Four severely formal geometric abstractions comprise Meltdown (1989), by Sherrie Levine, from the series Afters. To create the color woodblock prints, Levine scanned photographs of paintings by Mondrian, Kirchner, Monet and Duchamp into a computer, reduced the pixilation, divided the images into rectangular grids and averaged the colors of the grids’ squares.
Brice Marden’s portfolio of 25 intaglio sheets, Etchings to Rexroth (1986), was created when Blum invited the artist to make a print portfolio. Printer Jennifer Melby helped inspire the artist to work from his twig-and-ink sketches, applying sugarlift aquatint and etching techniques to emphasize texture.

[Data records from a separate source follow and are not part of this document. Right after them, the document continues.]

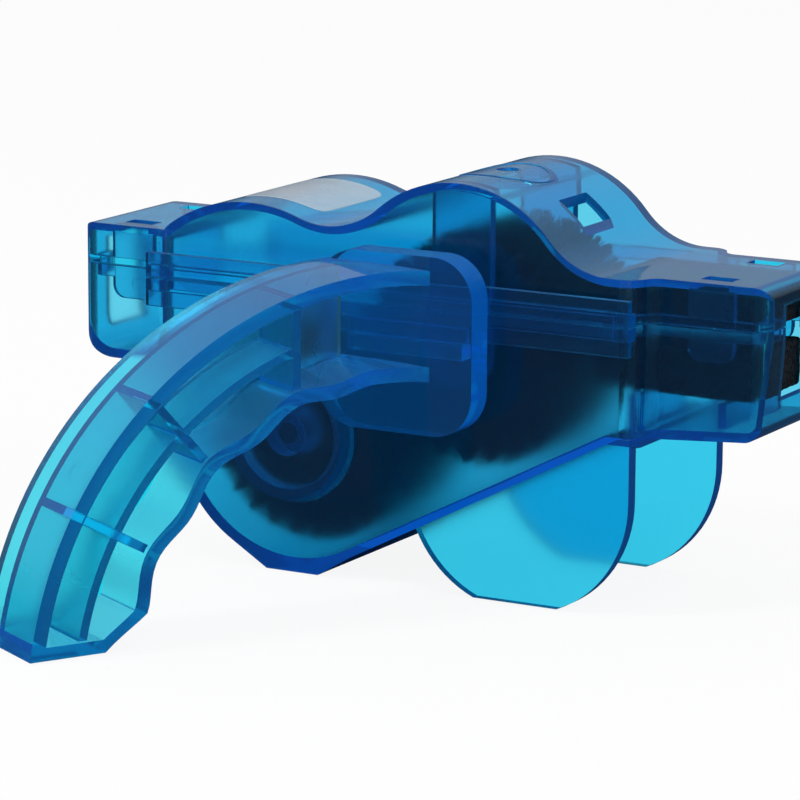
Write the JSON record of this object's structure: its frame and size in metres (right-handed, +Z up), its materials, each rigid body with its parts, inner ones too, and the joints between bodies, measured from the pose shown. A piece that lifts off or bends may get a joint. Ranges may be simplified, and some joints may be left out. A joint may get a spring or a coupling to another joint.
{
  "type": "bike chain cleaner",
  "caption": "Clear blue clip-on bicycle chain cleaner: a tank and humped lid hold geared brush wheels and foam wipers, with a curved side handle.",
  "frame": {"origin": "centre of the flat pad under the lower wheel, on the table", "axes": "+X along the chain's way towards the foam wipers, +Z up, -Y towards the handle"},
  "size_m": [0.145, 0.1231, 0.077],
  "materials": {
    "clear_blue": "clear tinted injection moulding, glossy outside and lightly frosted inside",
    "label_film": "thin clear film, blank",
    "foam": "open-cell black foam",
    "steel": "blackened steel rod",
    "black_plastic": "satin black moulding",
    "bristle": "stiff black nylon"
  },
  "bodies": {
    "housing": {"tank": "clear_blue", "lower_foam": "foam"},
    "lid": {"lid": "clear_blue", "label": "label_film", "upper_foam": "foam"},
    "handle": {"handle": "clear_blue"},
    "lower_wheel": {"lower_axle": "steel", "lower_core": "black_plastic", "lower_bristles": "bristle", "lower_front_gear": "black_plastic", "lower_rear_gear": "black_plastic"},
    "upper_wheel": {"upper_axle": "steel", "upper_core": "black_plastic", "upper_bristles": "bristle", "upper_front_gear": "black_plastic", "upper_rear_gear": "black_plastic"}
  },
  "joints": [
    {"name": "lid_lift", "type": "slide", "parent": "housing", "child": "lid", "axis": [0, 0, 1], "range_m": [0, 0.06]},
    {"name": "handle_slide", "type": "slide", "parent": "housing", "child": "handle", "axis": [-1, 0, 0], "range_m": [0, 0.08]},
    {"name": "lower_spin", "type": "hinge", "parent": "housing", "child": "lower_wheel", "pos_m": [0, 0, 0.027], "axis": [0, 1, 0], "continuous": true},
    {"name": "upper_spin", "type": "hinge", "parent": "lid", "child": "upper_wheel", "pos_m": [0.03459, 0, 0.04501], "axis": [0, 1, 0], "continuous": true}
  ],
  "couplings": [
    {"joint": "upper_spin", "follows": "lower_spin", "ratio": -1}
  ]
}
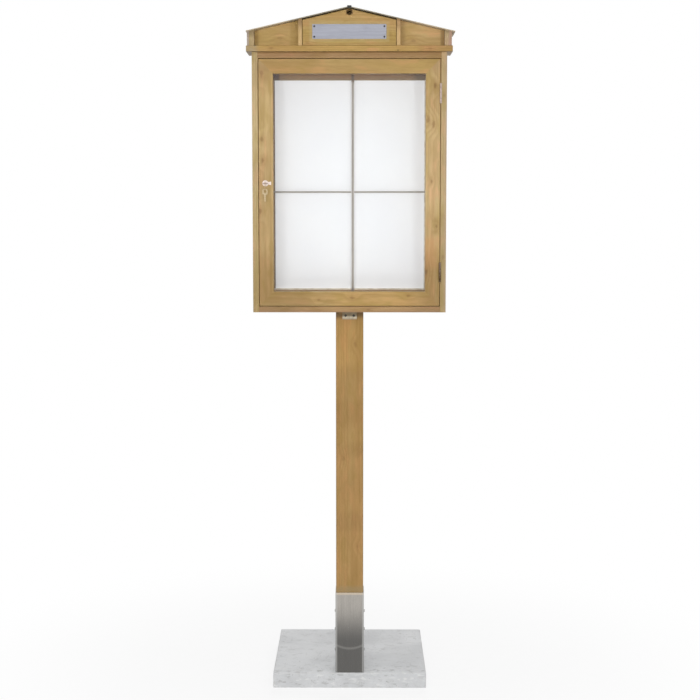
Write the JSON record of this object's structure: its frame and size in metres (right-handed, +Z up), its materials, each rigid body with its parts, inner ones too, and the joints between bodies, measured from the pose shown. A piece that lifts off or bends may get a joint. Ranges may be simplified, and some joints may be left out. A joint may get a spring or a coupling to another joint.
{
  "type": "lockable notice board",
  "caption": "Lockable wooden notice board: a glazed hinged door with a cam lock under a small gabled roof, on a square post in a steel foot on a concrete slab.",
  "frame": {"origin": "centre of the concrete slab's underside", "axes": "+Z up along the post, -Y to the front where the door is, +X to the viewer's right as the door is faced"},
  "size_m": [0.639, 0.6399, 2.1781],
  "materials": {
    "concrete": "cast concrete, fine-pored",
    "post_wood": "stained planed pine",
    "case_wood": "stained planed pine",
    "door_wood": "stained planed pine",
    "roof_wood": "stained planed pine",
    "plywood": "stained plywood",
    "dowel_wood": "turned beech",
    "stainless": "brushed stainless steel",
    "zinc_steel": "zinc-plated steel",
    "hinge_steel": "zinc-plated steel, weathered",
    "lock_nickel": "nickel-plated",
    "key_nickel": "nickel-plated, worn",
    "board_white": "matt white",
    "glass": "clear",
    "strip_aluminium": "satin",
    "plate_aluminium": "anodised satin",
    "roof_sheet": "matt coated sheet, weathered",
    "ridge_dark": "dark grey matt"
  },
  "bodies": {
    "case": {"anchor_bolts": "zinc_steel", "anchor_nuts": "zinc_steel", "anchor_washers": "zinc_steel", "angle_bracket": "zinc_steel", "back_panel": "plywood", "base_slab": "concrete", "battens_level": "case_wood", "battens_upright": "case_wood", "bracket_screws": "zinc_steel", "case_bottom": "case_wood", "case_screws": "zinc_steel", "case_side_left": "case_wood", "case_side_right": "case_wood", "case_top": "case_wood", "divider_strip_level": "strip_aluminium", "divider_strip_screws": "zinc_steel", "divider_strip_upright": "strip_aluminium", "door_stops": "case_wood", "gable_cleats": "roof_wood", "gable_panel": "roof_wood", "gable_upright_left": "door_wood", "gable_upright_right": "door_wood", "hinge_leaves_case": "hinge_steel", "hinge_pins": "hinge_steel", "hinge_screws_case": "zinc_steel", "keeper_screws": "zinc_steel", "ledge_board": "roof_wood", "lock_keeper": "zinc_steel", "name_plate": "plate_aluminium", "name_plate_screws": "zinc_steel", "pin_board": "board_white", "post": "post_wood", "post_fixing_screws": "zinc_steel", "post_sleeve": "stainless", "recess_board": "roof_wood", "ridge_cap": "ridge_dark", "roof_back_board": "plywood", "roof_end_left": "roof_wood", "roof_end_right": "roof_wood", "roof_screws": "zinc_steel", "roof_sheet_left": "roof_sheet", "roof_sheet_right": "roof_sheet", "sleeve_screws": "stainless"},
    "door": {"door_stile_left": "door_wood", "door_stile_right": "door_wood", "door_rail_top": "door_wood", "door_rail_bottom": "door_wood", "mitre_dowels": "dowel_wood", "door_glass": "glass", "glazing_beads": "door_wood", "hinge_leaves_door": "hinge_steel", "hinge_screws_door": "zinc_steel", "lock_body": "lock_nickel", "lock_nut": "zinc_steel"},
    "lock_core": {"lock_plug": "lock_nickel", "lock_cam": "zinc_steel", "cam_screw": "zinc_steel"},
    "key": {"key": "key_nickel"},
    "key_ring": {"key_ring": "key_nickel"},
    "spare_key": {"spare_key": "key_nickel"}
  },
  "joints": [
    {"name": "door_swing", "type": "hinge", "parent": "case", "child": "door", "pos_m": [0.281, -0.3622, 1.64], "axis": [0, 0, 1], "range_deg": [0, 180]},
    {"name": "lock_turn", "type": "hinge", "parent": "door", "child": "lock_core", "pos_m": [-0.26, -0.345, 1.64], "axis": [0, 1, 0], "range_deg": [0, 90]},
    {"name": "key_withdraw", "type": "slide", "parent": "lock_core", "child": "key", "axis": [0, -1, 0], "range_m": [0, 0.024]},
    {"name": "ring_swing", "type": "hinge", "parent": "key", "child": "key_ring", "pos_m": [-0.26, -0.37715, 1.64], "axis": [-1, 0, 0], "range_deg": [-2, 45]},
    {"name": "spare_key_swing", "type": "hinge", "parent": "key_ring", "child": "spare_key", "pos_m": [-0.26, -0.37715, 1.61855], "axis": [0, 1, 0], "range_deg": [-35, 35]}
  ]
}
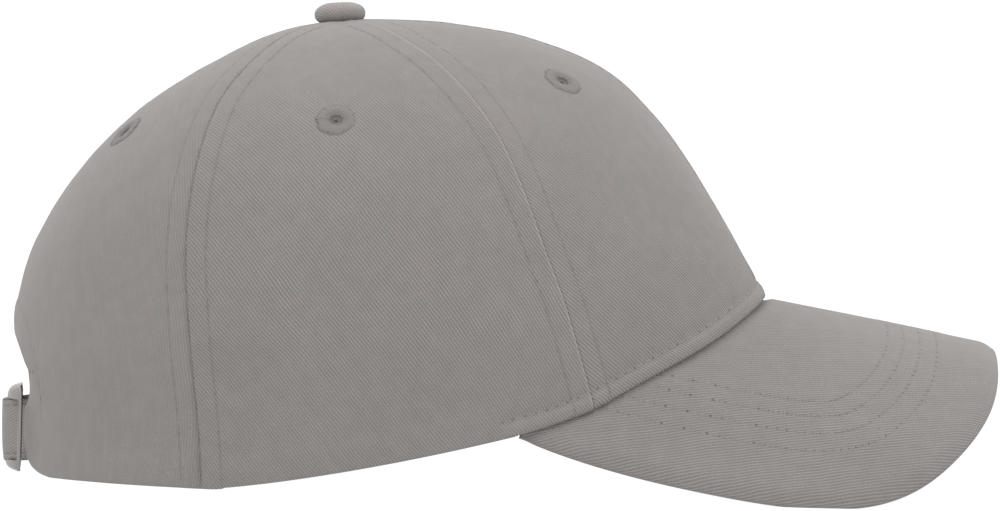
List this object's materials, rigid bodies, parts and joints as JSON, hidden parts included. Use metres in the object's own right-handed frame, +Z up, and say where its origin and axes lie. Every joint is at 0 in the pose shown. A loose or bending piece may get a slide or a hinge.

David Rabinowitch’s Birth of Constructivism – Sequence for Vertov I – VII (1993) is a suite of seven intaglio prints that celebrates the industrial world by featuring mechanized dancing shapes. Each print can stand alone but together they create a storyboard. Proofs of III will accompany the portfolio, revealing Rabinowitch’s process as he made an impression of the key plate and conceived of the circle-within-circle design.
Finally, a portfolio of five works by Terry Winters, Furrows (1989), will also be on view. Winters worked with printer and paper-maker François LaFranca to make his first-ever woodblock prints, using Japanese calligraphy tools to carve designs based on human anatomy. He printed these onto wood with a design emphasis on the wood grain patterns.
Also on view in the Millennium Corridor of the Audrey Jones Beck Building (near Café Express) through March 20, 2012 is a new Peter Blum Edition, Reconstructions. In Reconstructions, Huma Bhabha draws colossal figures, feet, and other forms over photographs of landscapes littered with abandoned foundations that she took in her native Pakistan, and then translated the images into prints. The portfolio references figurative connections to the landscape, ancient structures, religion, time, and decay. This recent acquisition extends the MFAH’s Peter Blum Edition Archive and exemplifies Blum’s exacting standards for the master print.